My wife and I have been together for 15 years. Recently we have decided to separate and live in separate housing. Our goal is to get time away from each other, clear our heads, figure out who we are and then address what direction we want to take our marriage. My question is, do you think we should stay committed to each other in a monogamous relationship as we try to work this out or should we date and possibly sleep with other people? Will dating other people make it a bit messy to see each other in a true light? I would like to hear from you, if any of you have had professional advice on this question I would love to hear what they had to say. Thank you so much!


----------



## Casual Observer (Sep 13, 2012)

Are either of you already expressing an interest in someone else? If so, if there’s any chance that one of you has “a plan” while the other doesn’t, and you’re discussing separation “rules”, then it’s over. It might already be over simply because you’re bringing it up as an option.


----------



## Al_Bundy (Mar 14, 2021)

Who initiated the separation? Before you say it was a mutual decision, someone had to bring it up. If this was a case of her "wanting space" then as mentioned above it might already be over.


----------



## Anastasia6 (May 28, 2017)

brentd said:


> My wife and I have been together for 15 years. Recently we have decided to separate and live in separate housing. Our goal is to get time away from each other, clear our heads, figure out who we are and then address what direction we want to take our marriage. My question is, do you think we should stay committed to each other in a monogamous relationship as we try to work this out or should we date and possibly sleep with other people? Will dating other people make it a bit messy to see each other in a true light? I would like to hear from you, if any of you have had professional advice on this question I would love to hear what they had to say. Thank you so much!


If eventual reconciliation is the goal. If you two are truly trying to work on yourselves and clear your head then dating wouldn’t help with that.
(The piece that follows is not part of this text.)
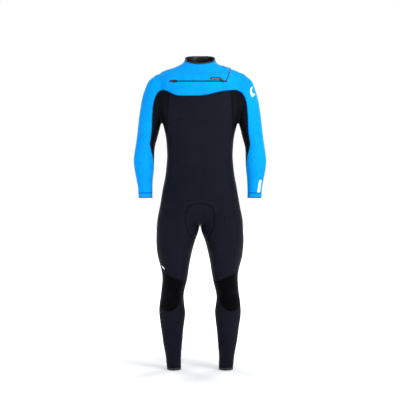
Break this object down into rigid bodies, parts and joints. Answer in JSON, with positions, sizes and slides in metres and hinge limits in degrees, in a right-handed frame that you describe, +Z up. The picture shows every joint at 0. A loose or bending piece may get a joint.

Dating will cloud lots of things up.

mom the other hand if one partner is done and wants to see what’s out in the world to help them decide then dating is the way to go. Of course the most likely outcome is divorce.


----------



## No Longer Lonely Husband (Nov 3, 2015)

If you want to date, just go ahead and file. Sounds like that is where you are leaning if one of you is thinking of dating.


----------



## brentd (Dec 23, 2021)

Casual Observer said:


> Are either of you already expressing an interest in someone else? If so, if there’s any chance that one of you has “a plan” while the other doesn’t, and you’re discussing separation “rules”, then it’s over. It might already be over simply because you’re bringing it up as an option.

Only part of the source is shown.